Disentangle-then-Align: Non-Iterative Hybrid Multimodal Image Registration via Cross-Scale Feature Disentanglement
Abstract
Multimodal image registration is a fundamental task for multimodal imagery and a prerequisite for downstream cross-modal analysis. Despite recent progress with shared feature extraction and multi-scale architectures, two key limitations remain. First, some methods use disentanglement to learn shared features but mainly regularize the shared part, so modality-private cues can still leak into the shared space. Second, most multi-scale frameworks support only one transformation type, which limits their applicability in real-world scenarios where global misalignment and local deformation coexist.To address these issues, we view hybrid multimodal registration as jointly constructing a stable shared feature space and a unified hybrid transformation within that space. Building on this perspective, we introduce HRNet, a Hybrid Registration Network that couples representation disentanglement with hybrid parameter prediction.
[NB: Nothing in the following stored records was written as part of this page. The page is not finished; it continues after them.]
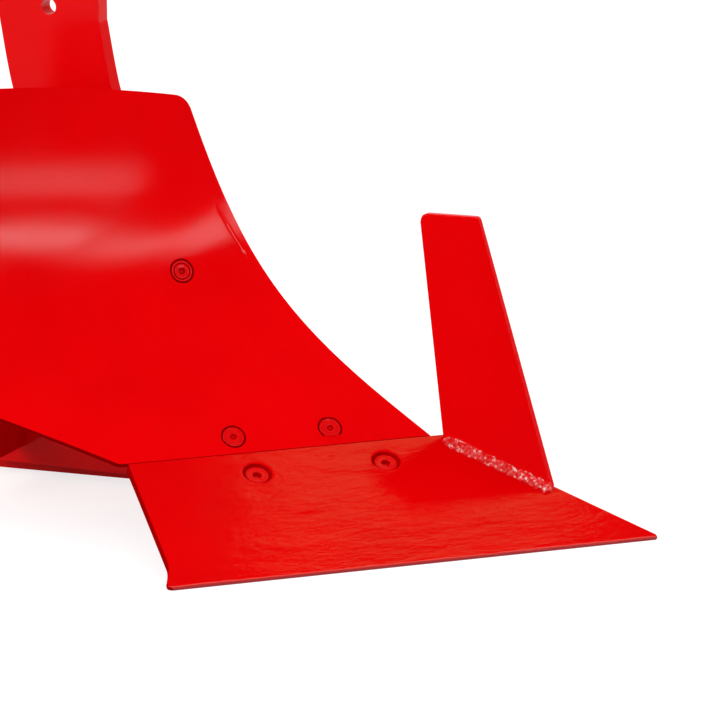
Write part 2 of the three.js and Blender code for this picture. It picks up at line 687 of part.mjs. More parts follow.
function buildLowerStay() {
  const target = moldPoint(SEAM_Z + LOWER_PAD.height, LOWER_PAD.along, 0);
  const low = LOWER_STAY_LOW;
  const high = low + LOWER_STAY_HEIGHT;
  const bend = WELD_PLANE - LOWER_STAY_LEVEL;
  const shape = outline([
    [WELD_PLANE, low],
    [WELD_PLANE, high],
    [bend, high],
    [target.y, target.z + LOWER_STAY_HEIGHT / 2],
    [target.y, target.z - LOWER_STAY_HEIGHT / 2],
    [bend - LOWER_STAY_HEIGHT / 4, low],
  ]);
  const half = LOWER_STAY_WIDTH / 2;
  const bar = prism(shape, -LOWER_STAY_BEHIND - half, -LOWER_STAY_BEHIND + half, crossFrame);
  const stay = bar.subtract(padFront(LOWER_PAD)).add(padPlate(LOWER_PAD));
  return drilled(stay, [padBoltFrame(LOWER_PAD)]);
}

function buildUpperStay() {
  const start = new THREE.Vector3(-UPPER_STAY_BEHIND, LEG_INNER, UPPER_STAY_HEIGHT);
  const padMiddle = MOLD_SEAT_DEPTH + PAD_THICKNESS / 2;
  const end = moldPoint(SEAM_Z + UPPER_PAD.height, UPPER_PAD.along, padMiddle);
  const run = new THREE.Vector3().subVectors(end, start);
  const length = run.length();
  run.normalize();
  const side = new THREE.Vector3().crossVectors(Z_AXIS, run).normalize();
  const up = new THREE.Vector3().crossVectors(run, side);
  const rod = prism(disc(UPPER_STAY_RADIUS), -LEG_THICKNESS, length, frameOf(side, up, run, start));
  const cut = rod.subtract(landOf(WELD_PLANE)).subtract(padFront(UPPER_PAD));
  return drilled(cut.add(padPlate(UPPER_PAD)), [padBoltFrame(UPPER_PAD)]);
}

// ---------------------------------------------------------------------------------------------
// The whole body
// ---------------------------------------------------------------------------------------------

const RED_PAINT = { color: 0xe00006, roughness: 0.3, metalness: 0 };
const body = new THREE.Group();

function add(name, solid) {
  const mesh = new THREE.Mesh(geometryOf(solid), new THREE.MeshStandardMaterial(RED_PAINT));
  mesh.name = name;
  body.add(mesh);
}

function addBolt(name, frame, grip) {
  add(`${name}_bolt`, bolt(frame, grip));
  add(`${name}_nut`, nut(frame, grip));
}

add('share', buildShare());
add('share_fin', buildFin());
add('fin_weld', buildFinWeld());
add('moldboard', buildMoldboard());
add('frog', buildFrog());
add('frog_web', buildFrogWeb());
add('upper_bracket', buildBracket());
add('leg', buildLeg());
add('landside', buildLandside());
add('heel_plate', buildHeel());
add('lower_stay', buildLowerStay());
add('upper_stay', buildUpperStay());

const shareGrip = FROG_UNDERSIDE + GAP - SHARE_BOLT_SINK;
const frogGrip = MOLD_SEAT_DEPTH + FROG_MOLD_SEAT + GAP;
const bracketGrip = MOLD_SEAT_DEPTH + BRACKET_THICKNESS + GAP;
const padGrip = MOLD_SEAT_DEPTH + PAD_THICKNESS + GAP;
const legGrip = -WELD_PLANE;
const heelGrip = -LEG_OUTER + HEEL_THICKNESS + GAP;

addBolt('share_front', shareBoltFrames[0], shareGrip);
addBolt('share_rear', shareBoltFrames[1], shareGrip);
addBolt('moldboard_front', lowerBoltFrames[0], frogGrip);
addBolt('moldboard_rear', lowerBoltFrames[1], frogGrip);
addBolt('moldboard_upper', upperBoltFrame, bracketGrip);
addBolt('lower_stay', padBoltFrame(LOWER_PAD), padGrip);
addBolt('upper_stay', padBoltFrame(UPPER_PAD), padGrip);
addBolt('landside_front', landsideBoltFrames[0], legGrip);
addBolt('landside_middle', landsideBoltFrames[1], legGrip);
addBolt('landside_rear', landsideBoltFrames[2], legGrip);
addBolt('heel_rear', heelBoltFrames[1], heelGrip);
addBolt('heel_front', heelBoltFrames[0], heelGrip);

// The origin is under the middle of the whole body, on the ground
const bounds = new THREE.Box3().setFromObject(body);
const middle = bounds.getCenter(new THREE.Vector3());
body.position.set(-middle.x, -middle.y, -bounds.min.z);

export default body;
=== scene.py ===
"""Looks of a plough body: glossy red paint on plate steel, with its weld, bolts and paint marks.

Places on the body are in millimetres from the tip of the share, on the ground: +X forward, +Y to
the land side, +Z up. place() turns them into the frame's metres.
"""
from math import atan2, cos, exp, pi, radians, sin, sqrt, tan, tanh

import bmesh
import bpy
from mathutils import Matrix, Vector, noise


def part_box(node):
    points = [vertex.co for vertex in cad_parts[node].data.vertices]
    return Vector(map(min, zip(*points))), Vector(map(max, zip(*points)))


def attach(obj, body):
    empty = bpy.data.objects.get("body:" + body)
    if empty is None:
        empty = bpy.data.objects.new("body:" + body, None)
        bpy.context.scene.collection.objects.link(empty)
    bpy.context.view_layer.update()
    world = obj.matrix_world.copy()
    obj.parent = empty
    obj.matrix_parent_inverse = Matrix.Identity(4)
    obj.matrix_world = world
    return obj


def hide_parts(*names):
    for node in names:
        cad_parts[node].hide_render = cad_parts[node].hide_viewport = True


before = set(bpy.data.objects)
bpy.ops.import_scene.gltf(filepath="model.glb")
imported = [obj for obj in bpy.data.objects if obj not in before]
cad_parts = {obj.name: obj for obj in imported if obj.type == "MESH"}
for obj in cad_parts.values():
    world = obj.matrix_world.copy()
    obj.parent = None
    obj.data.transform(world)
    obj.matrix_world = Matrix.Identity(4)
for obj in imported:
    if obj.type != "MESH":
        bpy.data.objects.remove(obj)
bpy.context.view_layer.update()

BODY = "root"

share_low, share_high = (Vector(corner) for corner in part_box("share"))
MM = 0.001
TIP_BLUNT = 4
TIP = Vector((share_high.x + TIP_BLUNT * MM, share_high.y, share_low.z))


def place(point):
    return TIP + Vector(point) * MM


# ------------------------------------------------------------------------------------------------
# Sizes, as in the CAD model
# ------------------------------------------------------------------------------------------------

SHARE_ANGLE = radians(43)
SHARE_PITCH = radians(27)
SHARE_SLOPE = 179.5
SHARE_THICKNESS = 12
EDGE_HEIGHT = 3.6
CUT_WIDTH = 353
WING_FLARE = 9.4
WING_FLARE_RISE = 36
WING_CORNER = 4
SHARE_BOLTS = {"share_front": 245.3, "share_rear": 382.3}  # along the edge from the tip
SHARE_BOLTS_UP = 148.5
SHARE_BOLT_SINK = 2.5

FIN_THICKNESS = 8
FIN_FOOT_FRONT = 114.6
FIN_FOOT_REAR = 232.6
FIN_TOP_FRONT = 210.2
FIN_TOP_REAR = 271.5
FIN_TOP_HEIGHT = 307.8
FIN_LEAN = 0.15
FIN_CORNER = 8

MOLD_THICKNESS = 6
SEAM_GAP = 0.6
SHIN_INSET = 10
SHIN_SWEEP = 165
SHIN_SWEEP_HEIGHT = 139
SHIN_LEAN = 0.327
SHIN_HEIGHT = 327
MOLD_TWIST = radians(10)
TWIST_POWER = 1.3
MOLD_LENGTH = 660
TOP_START = 332
TOP_CLIMB = 0.195
TOP_FALL = 0.00035
SHIN_CORNER = 12
TAIL_CORNER = 40
TAIL_RISE = 300
TAIL_REACH = 350
SEAM_LENGTH = 330
# Height over the seam, and distance from the shin
MOLD_BOLTS = {
    "moldboard_front": (14, 88),
    "moldboard_rear": (14, 191),
    "moldboard_upper": (163, 86),
}

HEAD_RADIUS = 11.7
HOLE_RADIUS = 12.5
SHANK_RADIUS = 6
SHANK_HOLE_RADIUS = 6.5
SHARE_BOLT_LENGTH = 33.4
SEAM_BOLT_LENGTH = 31.6
UPPER_BOLT_LENGTH = 29.6

EDGE_LENGTH = CUT_WIDTH / sin(SHARE_ANGLE)
SEAM_UP = SHARE_SLOPE + SEAM_GAP
SEAM_BACK = SEAM_UP * cos(SHARE_PITCH)
SEAM_Z = EDGE_HEIGHT + SEAM_UP * sin(SHARE_PITCH)

ALONG_EDGE = Vector((-cos(SHARE_ANGLE), -sin(SHARE_ANGLE), 0))
LEVEL_BACK = Vector((-sin(SHARE_ANGLE), cos(SHARE_ANGLE), 0))
UP_SLOPE = LEVEL_BACK * cos(SHARE_PITCH) + Vector((0, 0, sin(SHARE_PITCH)))
INTO_SHARE = ALONG_EDGE.cross(UP_SLOPE)


# ------------------------------------------------------------------------------------------------
# Materials
# ------------------------------------------------------------------------------------------------

def link(tree, source, output, target, socket):
    tree.links.new(source.outputs[output], target.inputs[socket])


def noise_node(tree, coords, scale, detail=2.0, roughness=0.5):
    made = tree.nodes.new("ShaderNodeTexNoise")
    made.inputs["Scale"].default_value = scale
    made.inputs["Detail"].default_value = detail
    made.inputs["Roughness"].default_value = roughness
    link(tree, coords, "Object", made, "Vector")
    return made


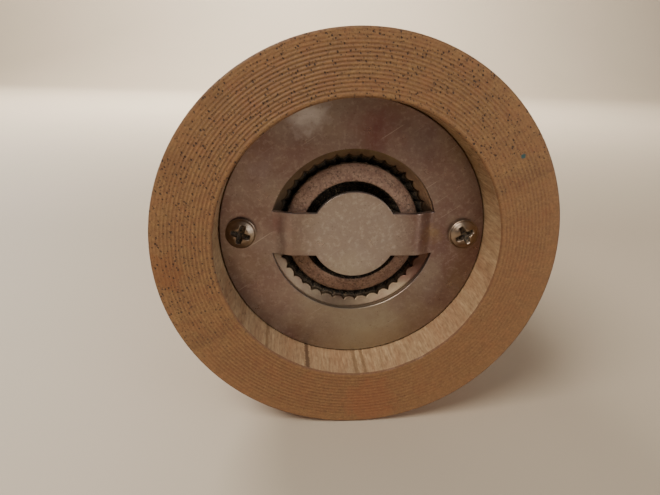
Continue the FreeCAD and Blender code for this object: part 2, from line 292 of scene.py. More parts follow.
class Nodes:
    """A short way to write a material's nodes."""

    def __init__(self, name):
        self.material = bpy.data.materials.new(name)
        self.material.use_nodes = True
        self.tree = self.material.node_tree
        self.bsdf = self.tree.nodes["Principled BSDF"]
        self.place = self.tree.nodes.new("ShaderNodeTexCoord").outputs["Object"]

    def add(self, kind, inputs=None, **settings):
        """A node with some inputs linked or set."""
        node = self.tree.nodes.new("ShaderNode" + kind)
        for key, value in settings.items():
            setattr(node, key, value)
        for key, value in (inputs or {}).items():
            self.put(node.inputs[key], value)
        return node

    def put(self, socket, value):
        """Links or sets one socket."""
        if isinstance(value, bpy.types.NodeSocket):
            self.tree.links.new(value, socket)
        else:
            socket.default_value = value

    def scaled(self, factors, offset=(0, 0, 0)):
        """The object's place, scaled per axis. One unit is a millimetre times the factor."""
        scale = tuple(f / MM for f in factors)
        return self.add("Mapping", {"Vector": self.place, "Scale": scale, "Location": offset}).outputs[0]

    def noise(self, vector, scale=1.0, detail=2.0, rough=0.5, distortion=0.0):
        """Smooth noise, 0 to 1."""
        inputs = {"Vector": vector, "Scale": scale, "Detail": detail, "Roughness": rough}
        inputs["Distortion"] = distortion
        return self.add("TexNoise", inputs).outputs["Fac"]

    def even_noise(self, *settings):
        """Noise of one scale in all directions."""
        return self.noise(self.scaled((1, 1, 1)), *settings)

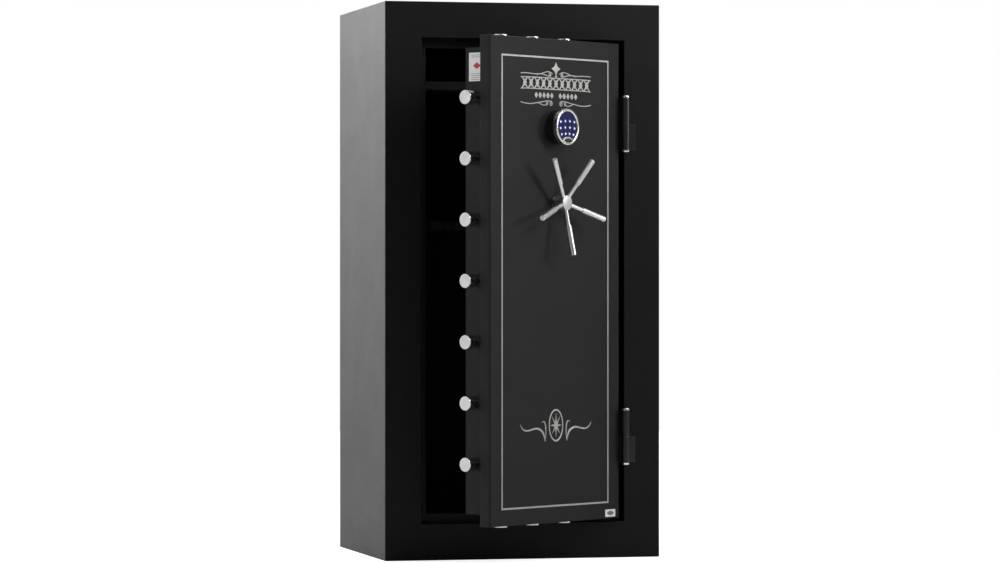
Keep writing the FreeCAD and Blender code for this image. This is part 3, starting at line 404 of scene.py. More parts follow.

A shared backbone with Modality-Specific Batch Normalization (MSBN) produces multi-scale features, while a Cross-scale Disentanglement and Adaptive Projection (CDAP) module suppresses modality-private cues across scales and projects the shared component into a stable subspace suited for correspondence. On top of this shared space, a Hybrid Parameter Prediction Module (HPPM) performs non-iterative, coarse-to-fine estimation of both global rigid parameters and multi-scale fine-grained deformation fields, which are fused into a single coherent deformation field. Extensive experiments on four multimodal datasets demonstrate state-of-the-art performance on both rigid and non-rigid registration tasks. Code will be made publicly available.